*WHAT YOU HAVE TO DO*: Copy out the lines of the records below, and only those lines, from the one with "function piece(name, geometry, material)" through the one with "obj.parent = empty", exactly as they appear.
─── PROVIDED DATA ───
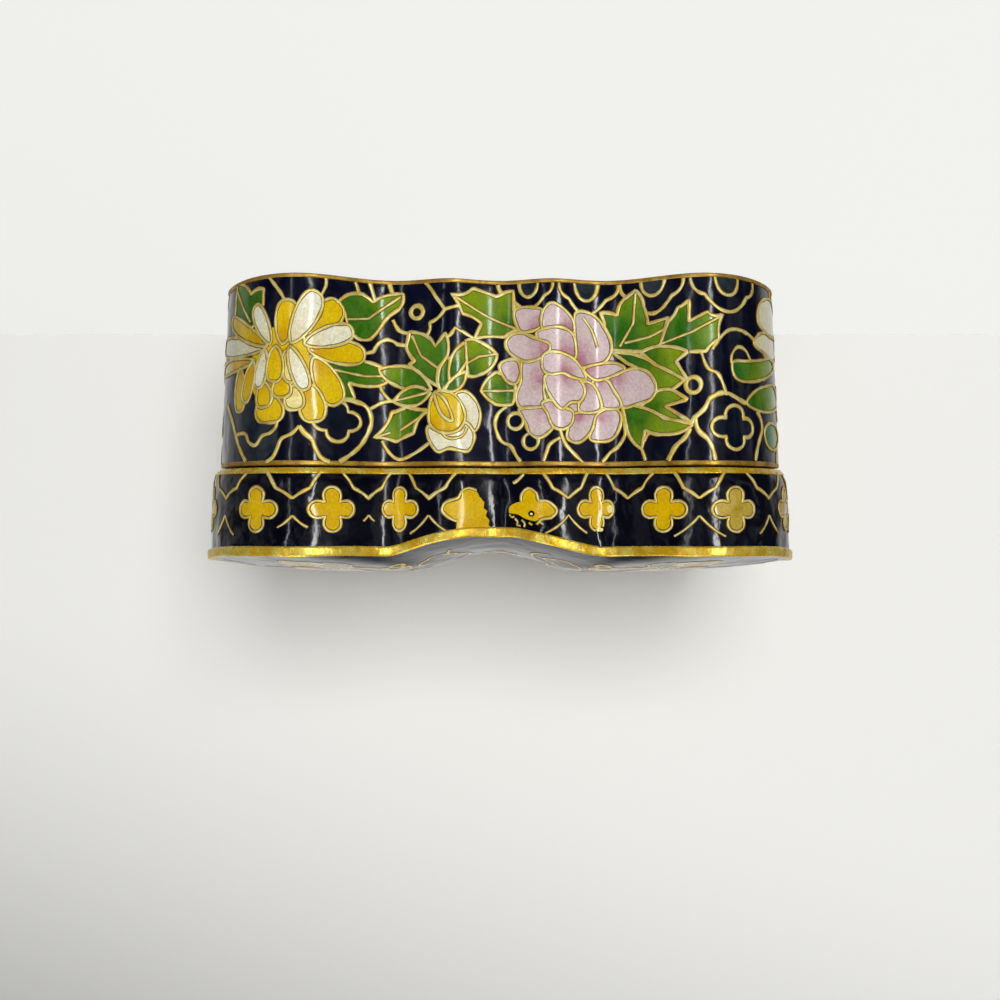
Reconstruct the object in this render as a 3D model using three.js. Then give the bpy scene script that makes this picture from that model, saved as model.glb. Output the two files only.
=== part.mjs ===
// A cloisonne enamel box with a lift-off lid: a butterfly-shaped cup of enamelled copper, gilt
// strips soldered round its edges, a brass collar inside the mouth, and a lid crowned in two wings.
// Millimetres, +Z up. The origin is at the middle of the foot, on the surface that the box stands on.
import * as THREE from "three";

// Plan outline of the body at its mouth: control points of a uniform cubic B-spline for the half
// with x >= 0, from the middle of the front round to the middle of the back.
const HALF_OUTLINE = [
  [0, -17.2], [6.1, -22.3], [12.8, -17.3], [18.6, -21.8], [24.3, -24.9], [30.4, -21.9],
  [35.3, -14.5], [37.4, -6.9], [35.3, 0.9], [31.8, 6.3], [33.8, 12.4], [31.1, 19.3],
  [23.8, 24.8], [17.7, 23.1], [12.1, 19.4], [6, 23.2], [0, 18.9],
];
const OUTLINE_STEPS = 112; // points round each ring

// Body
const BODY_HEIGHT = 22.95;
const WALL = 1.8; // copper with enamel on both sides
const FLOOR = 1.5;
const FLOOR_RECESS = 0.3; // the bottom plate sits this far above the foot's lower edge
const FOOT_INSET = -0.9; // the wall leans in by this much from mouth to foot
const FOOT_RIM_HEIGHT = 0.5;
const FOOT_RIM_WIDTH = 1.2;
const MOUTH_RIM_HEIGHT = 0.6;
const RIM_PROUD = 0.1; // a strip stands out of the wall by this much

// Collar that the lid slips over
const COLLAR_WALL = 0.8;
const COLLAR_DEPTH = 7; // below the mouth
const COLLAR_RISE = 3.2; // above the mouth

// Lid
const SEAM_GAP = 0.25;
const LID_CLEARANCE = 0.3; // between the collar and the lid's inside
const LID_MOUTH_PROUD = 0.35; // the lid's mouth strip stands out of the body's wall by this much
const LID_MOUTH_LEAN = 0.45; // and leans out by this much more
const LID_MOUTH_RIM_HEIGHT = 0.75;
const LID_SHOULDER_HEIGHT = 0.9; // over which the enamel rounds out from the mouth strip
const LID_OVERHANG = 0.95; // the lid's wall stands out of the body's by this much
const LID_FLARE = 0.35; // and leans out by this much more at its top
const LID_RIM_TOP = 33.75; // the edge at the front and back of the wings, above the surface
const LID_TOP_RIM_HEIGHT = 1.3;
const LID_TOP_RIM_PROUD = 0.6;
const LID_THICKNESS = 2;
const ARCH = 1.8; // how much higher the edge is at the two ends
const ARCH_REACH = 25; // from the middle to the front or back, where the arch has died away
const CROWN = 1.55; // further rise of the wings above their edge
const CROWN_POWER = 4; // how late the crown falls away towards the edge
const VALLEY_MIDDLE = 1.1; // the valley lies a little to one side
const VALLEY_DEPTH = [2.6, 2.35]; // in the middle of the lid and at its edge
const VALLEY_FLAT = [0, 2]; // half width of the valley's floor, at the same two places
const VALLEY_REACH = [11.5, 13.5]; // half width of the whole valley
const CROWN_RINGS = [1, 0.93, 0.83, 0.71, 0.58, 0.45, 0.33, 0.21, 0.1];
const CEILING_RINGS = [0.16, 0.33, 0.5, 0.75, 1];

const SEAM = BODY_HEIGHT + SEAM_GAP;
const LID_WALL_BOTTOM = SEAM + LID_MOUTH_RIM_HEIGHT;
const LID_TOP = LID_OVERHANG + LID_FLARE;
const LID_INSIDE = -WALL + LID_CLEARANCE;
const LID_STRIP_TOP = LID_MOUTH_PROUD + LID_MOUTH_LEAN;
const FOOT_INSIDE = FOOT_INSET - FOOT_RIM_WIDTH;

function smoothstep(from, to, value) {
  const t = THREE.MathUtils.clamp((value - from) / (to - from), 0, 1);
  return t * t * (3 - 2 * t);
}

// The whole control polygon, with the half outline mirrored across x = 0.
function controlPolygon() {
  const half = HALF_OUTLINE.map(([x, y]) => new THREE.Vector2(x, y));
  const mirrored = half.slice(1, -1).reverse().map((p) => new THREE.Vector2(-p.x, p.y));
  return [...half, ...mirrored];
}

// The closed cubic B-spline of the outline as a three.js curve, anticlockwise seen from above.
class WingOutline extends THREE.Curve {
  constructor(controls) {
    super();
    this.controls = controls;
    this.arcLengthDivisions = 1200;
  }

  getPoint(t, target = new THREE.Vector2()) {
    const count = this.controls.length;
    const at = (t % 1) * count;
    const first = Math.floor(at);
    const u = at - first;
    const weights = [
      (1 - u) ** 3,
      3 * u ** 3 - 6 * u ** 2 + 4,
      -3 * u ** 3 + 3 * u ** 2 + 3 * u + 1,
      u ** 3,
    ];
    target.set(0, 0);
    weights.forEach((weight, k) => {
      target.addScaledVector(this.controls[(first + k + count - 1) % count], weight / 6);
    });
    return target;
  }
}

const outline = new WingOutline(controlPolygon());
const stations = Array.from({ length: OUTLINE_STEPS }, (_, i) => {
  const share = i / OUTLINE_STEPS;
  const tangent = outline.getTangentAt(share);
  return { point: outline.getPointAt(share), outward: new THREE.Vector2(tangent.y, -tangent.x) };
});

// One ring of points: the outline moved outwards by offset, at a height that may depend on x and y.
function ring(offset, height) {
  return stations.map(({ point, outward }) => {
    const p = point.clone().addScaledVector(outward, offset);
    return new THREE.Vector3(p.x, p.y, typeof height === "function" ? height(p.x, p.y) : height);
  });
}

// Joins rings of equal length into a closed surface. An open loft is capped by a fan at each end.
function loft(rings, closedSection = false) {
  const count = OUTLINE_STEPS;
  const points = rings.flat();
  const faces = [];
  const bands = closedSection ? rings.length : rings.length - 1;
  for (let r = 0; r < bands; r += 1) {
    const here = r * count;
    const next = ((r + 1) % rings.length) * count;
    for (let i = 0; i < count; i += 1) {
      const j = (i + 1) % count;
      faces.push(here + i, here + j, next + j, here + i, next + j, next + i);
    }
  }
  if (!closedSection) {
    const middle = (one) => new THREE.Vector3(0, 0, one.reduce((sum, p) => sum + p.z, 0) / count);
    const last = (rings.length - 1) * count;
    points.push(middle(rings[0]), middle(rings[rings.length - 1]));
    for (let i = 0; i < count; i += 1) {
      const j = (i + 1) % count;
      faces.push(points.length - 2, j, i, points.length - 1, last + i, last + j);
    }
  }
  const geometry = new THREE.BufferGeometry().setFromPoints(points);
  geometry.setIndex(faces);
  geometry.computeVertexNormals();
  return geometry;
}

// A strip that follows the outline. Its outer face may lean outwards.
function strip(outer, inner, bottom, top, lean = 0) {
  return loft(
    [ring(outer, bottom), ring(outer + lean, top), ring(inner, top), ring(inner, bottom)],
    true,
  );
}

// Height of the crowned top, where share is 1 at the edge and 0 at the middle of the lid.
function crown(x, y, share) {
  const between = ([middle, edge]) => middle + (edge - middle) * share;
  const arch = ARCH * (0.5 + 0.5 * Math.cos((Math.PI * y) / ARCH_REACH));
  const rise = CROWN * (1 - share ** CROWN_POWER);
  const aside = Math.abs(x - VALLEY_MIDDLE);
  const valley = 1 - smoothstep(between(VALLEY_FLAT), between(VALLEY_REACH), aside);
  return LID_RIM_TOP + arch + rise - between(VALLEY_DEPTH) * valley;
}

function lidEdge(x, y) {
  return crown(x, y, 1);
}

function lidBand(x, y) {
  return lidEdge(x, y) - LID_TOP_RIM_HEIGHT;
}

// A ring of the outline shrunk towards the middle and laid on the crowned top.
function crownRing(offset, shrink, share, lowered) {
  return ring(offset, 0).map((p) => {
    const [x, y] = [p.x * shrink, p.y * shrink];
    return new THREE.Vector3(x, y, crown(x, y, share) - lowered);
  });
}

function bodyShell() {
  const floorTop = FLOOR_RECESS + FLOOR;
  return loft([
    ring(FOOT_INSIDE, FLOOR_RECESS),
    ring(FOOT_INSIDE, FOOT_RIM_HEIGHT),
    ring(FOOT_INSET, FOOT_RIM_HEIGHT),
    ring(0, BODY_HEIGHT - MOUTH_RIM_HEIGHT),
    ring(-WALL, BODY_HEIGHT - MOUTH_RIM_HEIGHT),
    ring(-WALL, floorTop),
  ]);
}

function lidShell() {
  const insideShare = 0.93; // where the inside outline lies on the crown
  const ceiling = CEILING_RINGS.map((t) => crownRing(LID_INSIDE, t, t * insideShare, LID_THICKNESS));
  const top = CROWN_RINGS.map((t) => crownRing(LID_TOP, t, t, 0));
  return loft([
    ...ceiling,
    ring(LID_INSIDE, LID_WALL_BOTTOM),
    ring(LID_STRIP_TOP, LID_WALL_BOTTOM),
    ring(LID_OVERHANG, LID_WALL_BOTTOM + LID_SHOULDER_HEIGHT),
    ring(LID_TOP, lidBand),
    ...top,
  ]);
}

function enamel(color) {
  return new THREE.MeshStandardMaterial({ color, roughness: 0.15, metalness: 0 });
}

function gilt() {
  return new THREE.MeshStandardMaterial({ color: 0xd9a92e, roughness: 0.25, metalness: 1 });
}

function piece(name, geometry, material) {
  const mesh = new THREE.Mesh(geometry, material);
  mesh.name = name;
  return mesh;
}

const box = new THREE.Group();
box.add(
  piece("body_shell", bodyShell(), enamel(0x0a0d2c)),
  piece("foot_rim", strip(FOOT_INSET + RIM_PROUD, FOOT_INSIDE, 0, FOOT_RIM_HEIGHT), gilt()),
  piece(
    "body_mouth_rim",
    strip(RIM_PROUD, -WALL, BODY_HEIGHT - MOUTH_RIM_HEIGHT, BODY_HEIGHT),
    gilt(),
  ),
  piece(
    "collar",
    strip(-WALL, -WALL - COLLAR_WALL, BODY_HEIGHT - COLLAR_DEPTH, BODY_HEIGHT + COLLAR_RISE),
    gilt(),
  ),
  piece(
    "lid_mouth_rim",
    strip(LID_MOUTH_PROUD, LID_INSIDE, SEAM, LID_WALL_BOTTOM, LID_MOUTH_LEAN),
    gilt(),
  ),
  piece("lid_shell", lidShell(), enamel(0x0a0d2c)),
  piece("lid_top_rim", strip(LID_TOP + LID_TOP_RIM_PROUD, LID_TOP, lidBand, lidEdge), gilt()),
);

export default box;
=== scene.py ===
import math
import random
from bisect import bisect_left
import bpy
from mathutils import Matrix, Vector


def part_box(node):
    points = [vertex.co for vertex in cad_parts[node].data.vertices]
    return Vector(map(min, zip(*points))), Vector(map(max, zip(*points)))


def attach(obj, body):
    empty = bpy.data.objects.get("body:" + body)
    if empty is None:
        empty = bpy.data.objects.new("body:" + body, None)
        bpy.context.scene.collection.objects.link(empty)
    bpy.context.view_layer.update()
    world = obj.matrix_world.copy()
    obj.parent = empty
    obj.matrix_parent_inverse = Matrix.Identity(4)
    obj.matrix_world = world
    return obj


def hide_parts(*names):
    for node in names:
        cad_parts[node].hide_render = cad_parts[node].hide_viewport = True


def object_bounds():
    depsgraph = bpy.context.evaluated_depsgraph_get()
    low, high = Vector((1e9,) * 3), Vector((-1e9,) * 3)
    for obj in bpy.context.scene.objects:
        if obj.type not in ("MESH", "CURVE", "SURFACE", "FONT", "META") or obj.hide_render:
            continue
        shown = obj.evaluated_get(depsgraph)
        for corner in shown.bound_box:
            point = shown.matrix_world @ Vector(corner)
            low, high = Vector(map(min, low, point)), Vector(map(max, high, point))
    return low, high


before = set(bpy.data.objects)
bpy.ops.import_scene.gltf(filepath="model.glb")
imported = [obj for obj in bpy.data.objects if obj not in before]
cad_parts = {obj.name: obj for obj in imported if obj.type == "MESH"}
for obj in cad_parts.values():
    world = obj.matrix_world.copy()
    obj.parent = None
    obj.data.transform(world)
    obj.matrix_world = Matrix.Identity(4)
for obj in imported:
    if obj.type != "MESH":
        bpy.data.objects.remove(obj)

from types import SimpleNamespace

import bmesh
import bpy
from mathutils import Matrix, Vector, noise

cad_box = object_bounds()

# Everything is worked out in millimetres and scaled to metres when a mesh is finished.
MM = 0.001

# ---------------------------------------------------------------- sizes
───
─── PROVIDED DATA ───
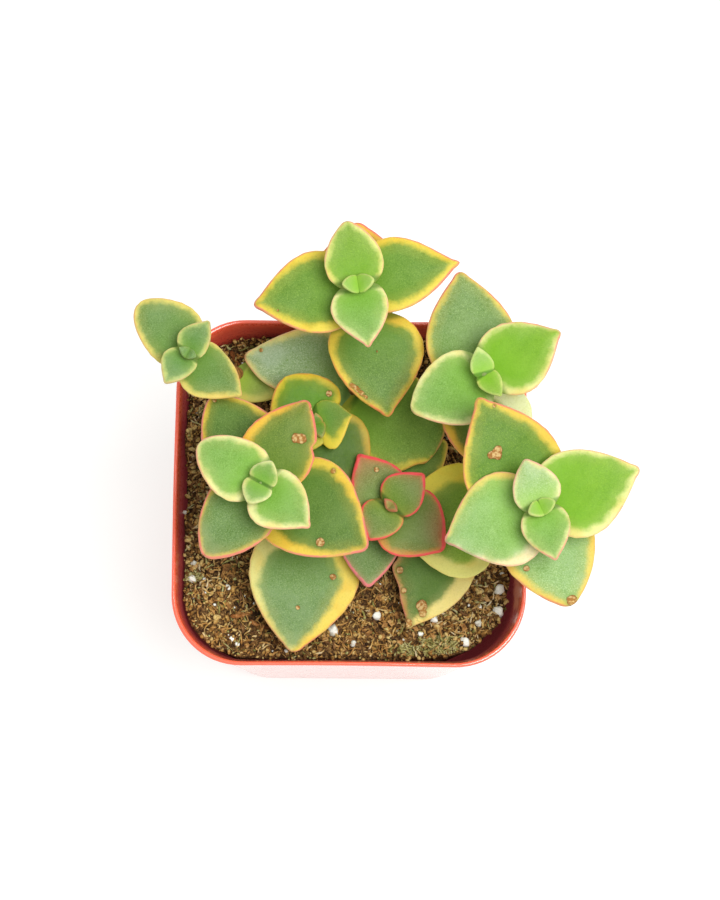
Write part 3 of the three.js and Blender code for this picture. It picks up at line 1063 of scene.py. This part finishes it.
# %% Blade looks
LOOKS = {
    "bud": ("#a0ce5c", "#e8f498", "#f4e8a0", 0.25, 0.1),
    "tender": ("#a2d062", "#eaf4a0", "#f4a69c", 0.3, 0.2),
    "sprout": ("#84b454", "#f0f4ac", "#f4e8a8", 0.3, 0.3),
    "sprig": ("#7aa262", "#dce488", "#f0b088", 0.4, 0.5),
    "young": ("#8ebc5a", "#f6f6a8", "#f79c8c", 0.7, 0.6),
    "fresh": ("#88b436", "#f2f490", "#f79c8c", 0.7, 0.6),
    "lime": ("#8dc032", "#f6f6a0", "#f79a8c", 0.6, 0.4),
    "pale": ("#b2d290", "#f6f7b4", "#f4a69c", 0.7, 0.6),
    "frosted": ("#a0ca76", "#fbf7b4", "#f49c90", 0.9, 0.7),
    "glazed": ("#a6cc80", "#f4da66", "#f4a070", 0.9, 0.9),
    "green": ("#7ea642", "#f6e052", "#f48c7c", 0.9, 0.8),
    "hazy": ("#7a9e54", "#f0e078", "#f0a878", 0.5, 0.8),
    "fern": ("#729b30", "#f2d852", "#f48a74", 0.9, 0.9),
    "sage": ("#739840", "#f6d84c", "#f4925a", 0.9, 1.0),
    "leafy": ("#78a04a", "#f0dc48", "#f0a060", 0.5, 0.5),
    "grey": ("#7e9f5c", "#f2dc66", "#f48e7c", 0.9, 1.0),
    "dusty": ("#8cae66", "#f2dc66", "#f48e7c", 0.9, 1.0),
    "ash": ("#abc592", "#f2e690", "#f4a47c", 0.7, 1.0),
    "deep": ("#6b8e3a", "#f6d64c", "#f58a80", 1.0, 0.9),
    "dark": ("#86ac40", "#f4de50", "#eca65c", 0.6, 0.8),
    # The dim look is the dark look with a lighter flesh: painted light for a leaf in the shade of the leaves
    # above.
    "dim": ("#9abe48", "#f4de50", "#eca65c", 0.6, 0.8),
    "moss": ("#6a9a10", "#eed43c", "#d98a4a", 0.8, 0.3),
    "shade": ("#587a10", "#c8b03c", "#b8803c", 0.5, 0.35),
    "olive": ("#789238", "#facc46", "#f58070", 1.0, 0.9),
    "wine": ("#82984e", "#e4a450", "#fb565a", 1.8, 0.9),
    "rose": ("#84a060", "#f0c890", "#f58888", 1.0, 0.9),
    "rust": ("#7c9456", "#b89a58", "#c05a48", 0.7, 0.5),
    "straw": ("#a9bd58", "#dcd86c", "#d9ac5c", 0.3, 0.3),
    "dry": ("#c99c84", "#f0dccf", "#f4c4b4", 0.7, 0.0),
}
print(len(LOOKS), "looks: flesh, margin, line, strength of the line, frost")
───
*FINAL ANSWER*:
function piece(name, geometry, material) {
  const mesh = new THREE.Mesh(geometry, material);
  mesh.name = name;
  return mesh;
}

const box = new THREE.Group();
box.add(
  piece("body_shell", bodyShell(), enamel(0x0a0d2c)),
  piece("foot_rim", strip(FOOT_INSET + RIM_PROUD, FOOT_INSIDE, 0, FOOT_RIM_HEIGHT), gilt()),
  piece(
    "body_mouth_rim",
    strip(RIM_PROUD, -WALL, BODY_HEIGHT - MOUTH_RIM_HEIGHT, BODY_HEIGHT),
    gilt(),
  ),
  piece(
    "collar",
    strip(-WALL, -WALL - COLLAR_WALL, BODY_HEIGHT - COLLAR_DEPTH, BODY_HEIGHT + COLLAR_RISE),
    gilt(),
  ),
  piece(
    "lid_mouth_rim",
    strip(LID_MOUTH_PROUD, LID_INSIDE, SEAM, LID_WALL_BOTTOM, LID_MOUTH_LEAN),
    gilt(),
  ),
  piece("lid_shell", lidShell(), enamel(0x0a0d2c)),
  piece("lid_top_rim", strip(LID_TOP + LID_TOP_RIM_PROUD, LID_TOP, lidBand, lidEdge), gilt()),
);

export default box;
=== scene.py ===
import math
import random
from bisect import bisect_left
import bpy
from mathutils import Matrix, Vector


def part_box(node):
    points = [vertex.co for vertex in cad_parts[node].data.vertices]
    return Vector(map(min, zip(*points))), Vector(map(max, zip(*points)))


def attach(obj, body):
    empty = bpy.data.objects.get("body:" + body)
    if empty is None:
        empty = bpy.data.objects.new("body:" + body, None)
        bpy.context.scene.collection.objects.link(empty)
    bpy.context.view_layer.update()
    world = obj.matrix_world.copy()
    obj.parent = empty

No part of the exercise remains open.